The Case of the One-Eyed Witness (Perry Mason Mysteries (Fawcett Books))

The Case of the One-Eyed Witness - Erle Stanley Gardner I've never read or seen a Perry Mason mystery until today. I would never even have picked this book up had it not been for the store's mystery book club. As it was, when I went to sign a copy out on Monday afternoon, there were none available. I thought I had got off scot free. But today, when I stopped by the store to attend the teen book club (it's becoming a habit and I have to admit that listening in is invaluable), I noticed a copy was back on the shelf just as I was about to leave. Guilt is any unhappy emotion, invented by pietists, in order to exploit the human race*: I took it home and set aside my other, current reading in favour of it. Gardner style is rather awful, truth be told. He choses an objective third person point of view, then throws away any advantages that choice allows him. Rather than give a description of a suspect's house through the objective narrator, he puts the description into dialogue, which would be fine if that dialogue sounded like natural conversation and developed character, but instead he's left with execrably stilted dialogue that detracts from character and adds little to the setting.
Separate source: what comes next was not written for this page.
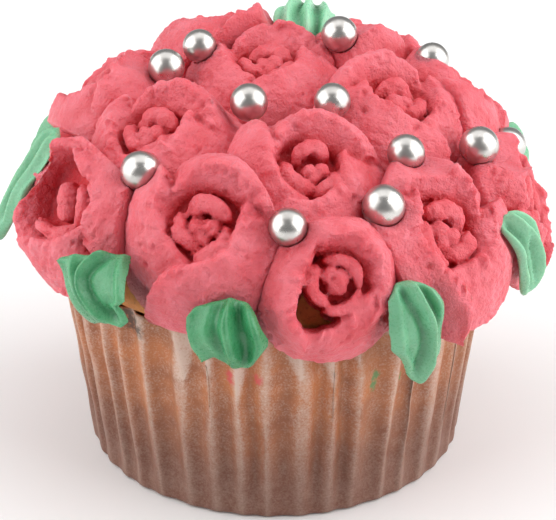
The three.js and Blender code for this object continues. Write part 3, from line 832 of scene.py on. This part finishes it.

My interest was piqued when a certain social issue was raised. It was prevalent in the 1950s and still is today, so for a while I was impressed that Gardner was choosing to tackle it so proactively. It seems I was casting my own libetarrian views onto his words, as he suddenly and shockingly bowed to prejudice with a single line of dialogue from Mason. One point I will allow Gardner. By the last third of the book, the puzzle had got firm hold of my interest and I really started turning the pages. Things that seemed red herrings earlier turned out to be important clues. Important clues turned out to be red herrings. And -- which will always impress me -- he didn't pull a Sherlock Holmes.